Visas to work in the United States

posted in: Immigration Law, in english | 0

The interdependence of the world economy has increasingly required the transfer of company personnel of exterior branches or subsidiaries of foreign companies to the United States. This article will explain the types of visas an American company may use to bring different types of foreign employees into the United States.

 

A company may use one of three types of visas to bring foreign personnel into the United States: the H-1 visa, the L-1 visa, and the E- 1 visa.

 

The H-1 visa is used to bring a foreign employee on a temporary or seasonal basis. This category is reserved for foreign employees of “distinguished ability or merit” and “professionals”. In addition, a B.A. or 13.5. degree from an accredited U.S. or foreign University is required to qualify for this visa. Also, the job position an employee will assume should be of the type which necessi­tates such a degree.

 

The L- 1 visa is available for business executives who are transferred to the United States, have continuously worked in an executive position for over a year, and will come to the United States to assume a similar position in the same company, subsidiary or affiliated branch. Also the L-1 visa is issued to personnel with specialized knowledge of firm operations.

 

Finally, the E-1/E-2 visa (investor trader) corresponds to a foreign individ­ual or company which has maintained substantial amounts of business with the United States. The term “substantial” is not explicitly quantified but may be interpreted as maintaining large business transactions for a prolonged peri­od of time. The E-1 visa is limited to nationals of countries which maintain bilateral commerce, navigation or friendship treaties with the United States. The following Latin American countries currently have such bilateral treaties with the United States: Argentina, Bolivia, Colombia, Costa Rica, Honduras, and Paraguay.

 

All three visas allow the recipient to work in the United States provided that these persons work exclusively for the corporation requesting the visa. In other words, these visas are limited in that they allow an employee to stay in the United States so long as the employee remains with the company requesting the visa.

 

Employees who wish to become permanent resident aliens (“greencard holders”) may do so if they have family members qualified to claim them or if their company claims them through a procedure called a “labor certification.”

 

 

Generally, a labor certification is based on the notion that the specialization of the employee is so important that the company cannot find a U.S. worker to fill the foreign employee’s position. Nevertheless, demonstrating such uniqueness to receive a certificate of labor is a rather difficult process and, in some cases, outright impossible.

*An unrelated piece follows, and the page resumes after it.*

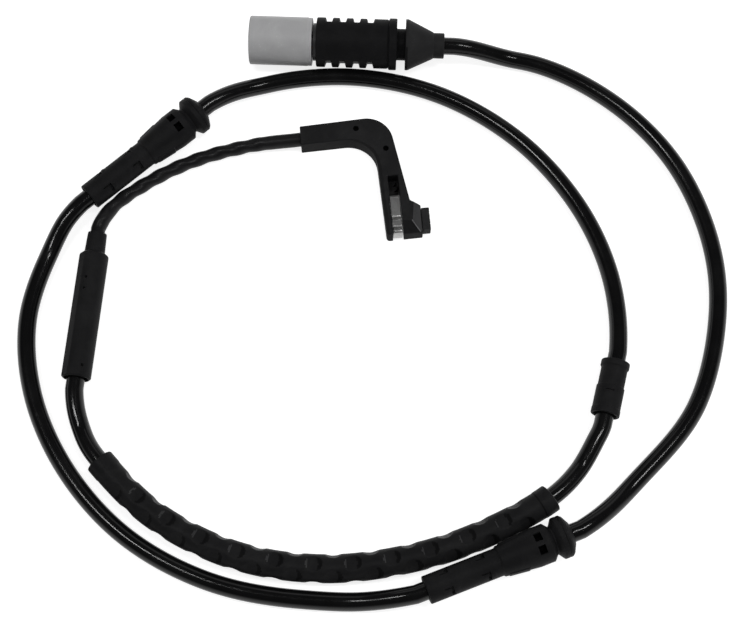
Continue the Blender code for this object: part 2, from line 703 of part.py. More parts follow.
def dimple_depth(station, angle):
    """How deep the sleeve's surface is sunk at a station and an angle round it."""
    deepest = 0.0
    pockets = int((SLEEVE_LENGTH - 2 * SLEEVE_COLLAR) / DIMPLE_PITCH)
    first = (SLEEVE_LENGTH - (pockets - 1) * DIMPLE_PITCH) / 2
    for row in range(DIMPLE_ROWS):
        middle = math.radians(DIMPLE_ROLL) + 2 * math.pi * row / DIMPLE_ROWS
        turn = (angle - middle + math.pi) % (2 * math.pi) - math.pi
        stagger = DIMPLE_PITCH / 2 if row % 2 else 0.0
        for number in range(pockets if row % 2 == 0 else pockets - 1):
            away = station - first - stagger - number * DIMPLE_PITCH
            share = math.hypot(away, turn * SLEEVE_RADIUS) / DIMPLE_RADIUS
            if share < 1.0:
                deepest = max(deepest, DIMPLE_DEPTH * (1.0 - share * share))
    return deepest


def protective_sleeve(route, seat, finish):
    """Dimpled sleeve, shaped straight and then bent along the cable."""
    mesh = bpy.data.meshes.new("protective_sleeve")
    work = bmesh.new()
    middle = Matrix.Translation((0.0, 0.0, SLEEVE_LENGTH / 2))
    bmesh.ops.create_cone(work, cap_ends=True, segments=SLEEVE_SIDES, radius1=SLEEVE_RADIUS,
                          radius2=SLEEVE_RADIUS, depth=SLEEVE_LENGTH, matrix=middle)
    step = DIMPLE_PITCH / RINGS_PER_PITCH
    rings = int((SLEEVE_LENGTH - SLEEVE_COLLAR) / 2 / step)
    for number in range(-rings, rings + 1):
        level = SLEEVE_LENGTH / 2 + number * step
        bmesh.ops.bisect_plane(work, geom=[*work.verts, *work.edges, *work.faces],
                               plane_co=(0.0, 0.0, level), plane_no=(0.0, 0.0, 1.0))
    for corner in work.verts:
        angle = math.atan2(corner.co.y, corner.co.x)
        share = 1.0 - dimple_depth(corner.co.z, angle) / SLEEVE_RADIUS
        corner.co.x *= share
        corner.co.y *= share
    work.to_mesh(mesh)
    work.free()
    first, last, height = seat
    run = distances(route)
    start = (run[first] + run[last] - SLEEVE_LENGTH) / 2
    bend_along(mesh, [Vector((p.x, p.y, height)) for p in route], start)
    sleeve = add_object("protective_sleeve", mesh, finish)
    margin = 2 * CABLE_STEP
    path = [p for p, here in zip(route, run) if start - margin < here < start + SLEEVE_LENGTH + margin]
    bore = tube("sleeve_bore_cutter", path, CABLE_RADIUS + FIT, roundness=3, cutter=True)
    cut(sleeve, as_mesh(bore))
    return sleeve


def cable_bush(finish):
    waist = BUSH_RADIUS - BUSH_WAIST
    bore = CABLE_RADIUS + CABLE_FIT
    middle = BUSH_LENGTH / 2
    outside = [
        (BUSH_RADIUS - EDGE, BUSH_LENGTH),
        (BUSH_RADIUS, BUSH_LENGTH - EDGE),
        (BUSH_RADIUS, BUSH_LENGTH - BUSH_LIP),
        (waist, BUSH_LENGTH - BUSH_LIP - EDGE),
        (waist, middle + EDGE),
        (BUSH_RADIUS, middle),
        (BUSH_RADIUS, BUSH_LIP),
        (BUSH_RADIUS, EDGE),
        (BUSH_RADIUS - EDGE, 0.0),
    ]
    place = lying(BUSH_LOW_END, BUSH_HEADING, BUSH_RADIUS)
    return turned("cable_bush", bored(outside, bore, BUSH_LENGTH, 0.0), place, finish, 16)


def surface_cutter(name, place, radius, station, angle, side, depth):
    """A block that sinks a square pocket into a round surface, angle degrees off its top."""
    spin = Matrix.Rotation(math.radians(angle), 4, "Z")
    height = depth + OVERCUT
    shift = Matrix.Translation((-(radius - depth + height / 2), 0.0, station))
    return block(name, (height, side, side), place @ spin @ shift, cutter=True)


def grommet(name, slim_end, heading, finish):
    bore = CABLE_RADIUS + CABLE_FIT
    flange_low = GROMMET_LENGTH - FLANGE_LENGTH
    groove_low = flange_low - GROOVE_WIDTH
    body_low = groove_low - GROMMET_BODY
    taper_low = body_low - GROMMET_TAPER
    groove = GROMMET_RADIUS - GROOVE_DEPTH
    floor_low = flange_low - (GROOVE_WIDTH + GROOVE_FLOOR) / 2
    outside = [
        (bore + FLANGE_LIP, GROMMET_LENGTH),
        (FLANGE_RADIUS - EDGE, GROMMET_LENGTH - FLANGE_CHAMFER),
        (FLANGE_RADIUS, GROMMET_LENGTH - FLANGE_CHAMFER - EDGE),
        (FLANGE_RADIUS, flange_low + EDGE),
        (FLANGE_RADIUS - EDGE, flange_low),
        (groove, floor_low + GROOVE_FLOOR),
        (groove, floor_low),
        (GROMMET_RADIUS, groove_low),
        (GROMMET_RADIUS, body_low),
        (GROMMET_SLIM + TAPER_STEP, taper_low),
        (GROMMET_SLIM, taper_low - EDGE),
        (GROMMET_SLIM, EDGE),
        (GROMMET_SLIM - EDGE, 0.0),
    ]
    place = lying(slim_end, heading, FLANGE_RADIUS)
    made = turned(name, bored(outside, bore, GROMMET_LENGTH, 0.0), place, finish, 16)
    middle = body_low + GROMMET_BODY / 2
    for side in (-1, 1):
        cut(made, surface_cutter(f"{name}_window_{side}", place, GROMMET_RADIUS, middle,
                                 side * WINDOW_ANGLE, WINDOW_SIDE, WINDOW_DEPTH))
        for number, station in enumerate(DENT_STATIONS):
            cut(made, surface_cutter(f"{name}_dent_{number}_{side}", place, GROMMET_SLIM, station,
                                     side * DENT_ANGLE, DENT_SIDE, DENT_DEPTH))
    return made


def connector_place():
    return lying(CONNECTOR_REAR, CONNECTOR_HEADING, CONNECTOR_HEIGHT)


def connector_boot(finish):
    """Rubber boot: collar, cone, neck for the bracket, and a body with side notches."""
    cone_low = COLLAR_LENGTH
    neck_low = cone_low + CONE_LENGTH
    body_low = neck_low + NECK_LENGTH
    collar = CABLE_RADIUS + CABLE_FIT + COLLAR_WALL
    bore = CABLE_RADIUS + CABLE_FIT
    socket = CAP_RADIUS + FIT
    socket_low = BOOT_LENGTH - (CAP_LENGTH - CAP_SHOW) - FIT
    cavity_low = BOOT_CABLE_SEAT - BOOT_CAVITY_LAP
    cavity = bore + BOOT_CAVITY_STEP
    profile = [
        (BOOT_RADIUS - EDGE, BOOT_LENGTH),
        (BOOT_RADIUS, BOOT_LENGTH - EDGE),
        (BOOT_RADIUS, body_low + BOOT_FLANGE),
        (BOOT_RADIUS - BOOT_LINE, body_low + BOOT_FLANGE - EDGE),
        (BOOT_FLANGE_RADIUS, body_low + BOOT_FLANGE - 2 * EDGE),
        (BOOT_FLANGE_RADIUS, body_low + EDGE),
        (BOOT_FLANGE_RADIUS - EDGE, body_low),
        (NECK_RADIUS, body_low),
        (NECK_RADIUS, neck_low),
        (CONE_RADIUS, neck_low),
        (CONE_RADIUS, neck_low - CONE_RIM),
        (collar + CONE_LIP, cone_low),
        (collar, cone_low - EDGE),
        (collar, 0.0),
        (bore, 0.0),
        (bore, cavity_low),
        (cavity, cavity_low),
        (cavity, socket_low),
        (socket, socket_low),
        (socket, BOOT_LENGTH),
    ]
    place = connector_place()
    boot = turned("connector_boot", profile, place, finish, 20)
    depth = NOTCH_DEPTH + OVERCUT
    rolled = place @ Matrix.Rotation(math.radians(NOTCH_ROLL), 4, "Z")
    for side in (-1, 1):
        for number in range(NOTCH_COUNT):
            station = BOOT_LENGTH - NOTCH_FIRST - number * NOTCH_PITCH
            offset = side * (BOOT_RADIUS - NOTCH_DEPTH + depth / 2)
            spot = rolled @ Matrix.Translation((0.0, offset, station))
            size = (4 * BOOT_RADIUS, depth, NOTCH_WIDTH)
            cut(boot, block(f"boot_notch_{number}_{side}", size, spot, cutter=True))
    return boot


def rear_cap(finish):
    high = BOOT_LENGTH + CAP_SHOW
    outside = [(CAP_RADIUS, high), (CAP_RADIUS, high - CAP_LENGTH)]
    bore = CONTACT_OFFSET + CORE_RADIUS + FIT
    return turned("rear_cap", bored(outside, bore, high, high - CAP_LENGTH), connector_place(), finish, 20)


def shell_rear():
    """Station of the shell's rear face, clear of the rear cap."""
    return BOOT_LENGTH + CAP_SHOW + FIT


def seal_radius():
    return CONTACT_OFFSET + CORE_RADIUS + FIT + SEAL_WALL


def connector_shell(finish):
    rear = shell_rear()
    front = rear + SHELL_LENGTH
    bore = SHELL_RADIUS - SHELL_WALL
    floor = rear + SHELL_REAR_WALL
    opening = seal_radius() + FIT
    profile = [
        (bore, front - SHELL_ROUNDING / 2),
        (bore + SHELL_ROUNDING / 2, front),
        (SHELL_RADIUS - SHELL_ROUNDING, front),
        (SHELL_RADIUS, front - SHELL_ROUNDING),
        (SHELL_RADIUS, rear + SHELL_REAR_EDGE),
        (SHELL_RADIUS - SHELL_REAR_EDGE, rear),
        (opening, rear),
        (opening, floor),
        (bore, floor),
    ]
    return turned("connector_shell", profile, connector_place(), finish, 24)


def two_holes(target, name, radius, low, high):
    for number, side in enumerate((1.0, -1.0)):
        spot = connector_place() @ Matrix.Translation((0.0, side * CONTACT_OFFSET, 0.0))
        top = high + OVERCUT
        end = low - OVERCUT
        profile = [(0.0, top), (radius, top), (radius, end), (0.0, end)]
        cut(target, turned(f"{name}_{number}", profile, spot, sides=12, cutter=True))


def seal_block(finish):
    low = shell_rear() + FIT
    high = shell_rear() + SHELL_REAR_WALL - FIT
    radius = seal_radius()
    profile = [(0.0, high), (radius, high), (radius, low), (0.0, low)]
    seal = turned("seal_block", profile, connector_place(), finish, 16)
    two_holes(seal, "seal_hole", CORE_RADIUS + FIT, low, high)
    return seal


def carrier_low():
    return shell_rear() + SHELL_REAR_WALL + FIT


def contact_carrier(finish):
    low = carrier_low()
    high = shell_rear() + SHELL_LENGTH - CARRIER_RECESS
    radius = SHELL_RADIUS - SHELL_WALL - FIT
    profile = [(0.0, high), (radius - EDGE, high), (radius, high - EDGE), (radius, low), (0.0, low)]
    carrier = turned("contact_carrier", profile, connector_place(), finish, 20)
    two_holes(carrier, "contact_hole", CONTACT_RADIUS + FIT, low, high)
    return carrier


def connector_contacts(contact_finish, finishes):
    low = carrier_low() + CONTACT_SETBACK
    high = low + CONTACT_LENGTH
    core_low = BOOT_CABLE_SEAT + FIT
    near = CORE_RADIUS + FIT
    for number, side in ((1, 1.0), (2, -1.0)):
        spot = connector_place() @ Matrix.Translation((0.0, side * CONTACT_OFFSET, 0.0))
        outside = [(CONTACT_RADIUS, high), (CONTACT_RADIUS, low)]
        turned(f"contact_{number}", bored(outside, CONTACT_BORE, high, low), spot, contact_finish, 12)
        spread = core_low + CORE_STRAIGHT
        path = [(0.0, side * near, core_low), (0.0, side * near, spread),
                (0.0, side * CONTACT_OFFSET, spread + BOOT_CORE_SPREAD),
                (0.0, side * CONTACT_OFFSET, low - FIT)]
        points = [connector_place() @ Vector(point) for point in path]
        tube(f"connector_core_{number}", points, CORE_RADIUS, finishes[number - 1], 1)


def smooth_round_pieces(names):
    for name in names:
        mesh = bpy.data.objects[name].data
        mesh.shade_smooth()
        mesh.set_sharp_from_angle(angle=math.radians(35))


def build():
    black_plastic = plastic("black_plastic", (0.018, 0.018, 0.019), 0.5)
    black_rubber = plastic("black_rubber", (0.012, 0.012, 0.013), 0.7)
    cable_jacket = plastic("cable_jacket", (0.01, 0.01, 0.011), 0.28)
    grey_plastic = plastic("grey_plastic", (0.33, 0.33, 0.34), 0.5)
    dark_grey_plastic = plastic("dark_grey_plastic", (0.07, 0.07, 0.075), 0.5)
    spring_steel = plastic("spring_steel", (0.62, 0.61, 0.6), 0.3, 1.0)
    tinned_brass = plastic("tinned_brass", (0.6, 0.52, 0.34), 0.35, 1.0)
    core_light = plastic("core_light", (0.35, 0.2, 0.12), 0.5)
    core_dark = plastic("core_dark", (0.05, 0.05, 0.055), 0.5)

    sensor_body(black_plastic)
    wear_tip(black_plastic)
    wear_wire(tinned_brass)
    spring_clip(spring_steel)

    lead, _ = lead_route()
    tube("lead", lead, LEAD_RADIUS, black_rubber, 2)
    cable, seats = cable_route()
    tube("main_cable", cable, CABLE_RADIUS, cable_jacket, 3)

    splice_sleeve(black_rubber)
    splice_wires(tinned_brass, (core_light, core_dark))
    protective_sleeve(cable, seats["sleeve"], black_rubber)
    cable_bush(black_rubber)
    grommet("grommet_1", GROMMET_1_SLIM_END, GROMMET_1_HEADING, black_rubber)
    grommet("grommet_2", GROMMET_2_SLIM_END, GROMMET_2_HEADING, black_rubber)

    connector_boot(black_rubber)
    rear_cap(dark_grey_plastic)
    connector_shell(grey_plastic)
    seal_block(black_rubber)
    contact_carrier(dark_grey_plastic)
    connector_contacts(tinned_brass, (core_light, core_dark))
    smooth_round_pieces(("splice_sleeve", "cable_bush", "grommet_1", "grommet_2", "connector_boot",
                         "rear_cap", "connector_shell", "seal_block", "contact_carrier"))


clear_scene()
PARTS = make_collection("brake_pad_wear_sensor")
CUTTERS = make_collection("cutters")
build()
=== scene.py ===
"""Looks of a brake pad wear sensor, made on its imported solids."""

import math

import bmesh
import bpy
from mathutils import Matrix, Vector


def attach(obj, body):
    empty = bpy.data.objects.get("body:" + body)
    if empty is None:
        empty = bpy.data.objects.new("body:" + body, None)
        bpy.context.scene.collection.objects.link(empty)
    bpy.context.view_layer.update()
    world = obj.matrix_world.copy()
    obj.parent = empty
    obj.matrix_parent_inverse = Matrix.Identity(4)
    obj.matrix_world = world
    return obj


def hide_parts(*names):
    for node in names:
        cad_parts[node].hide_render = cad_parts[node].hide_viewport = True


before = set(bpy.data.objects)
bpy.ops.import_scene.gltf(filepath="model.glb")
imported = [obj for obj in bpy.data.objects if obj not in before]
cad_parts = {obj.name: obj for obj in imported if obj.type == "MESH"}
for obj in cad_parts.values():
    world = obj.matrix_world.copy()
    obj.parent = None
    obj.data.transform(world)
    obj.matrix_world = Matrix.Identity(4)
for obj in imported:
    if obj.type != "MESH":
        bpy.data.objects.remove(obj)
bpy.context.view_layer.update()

MM = 0.001
UP = Vector((0.0, 0.0, 1.0))

# Camera: a little off straight down, seen from the lower side
VIEW_TARGET = Vector((2.18, -41.19, 0.0)) * MM
VIEW_TILT = math.radians(17.8745)
VIEW_DISTANCE = 435.0 * MM
VIEW_LENS = 72.58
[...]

The above mentioned visas may, however, be extended in some situations. An extension of these visas may increase the chances of receiving permanent residence status. In order to receive an extension, an employee must have worked for at least one year in an executive or managerial position at a foreign branch or af­filiated company outside the United States. The company must further demon­strate that it has maintained normal business operations in the United States for at least one year and show an adequate financial status.

 

A client must keep these factors in mind when choosing the most adequate visa to transfer a foreign employee into the United States. Most important, planning an effective strategy which covers the needs and long-term growth projections of a company should be the prime consideration before initiating such a quest.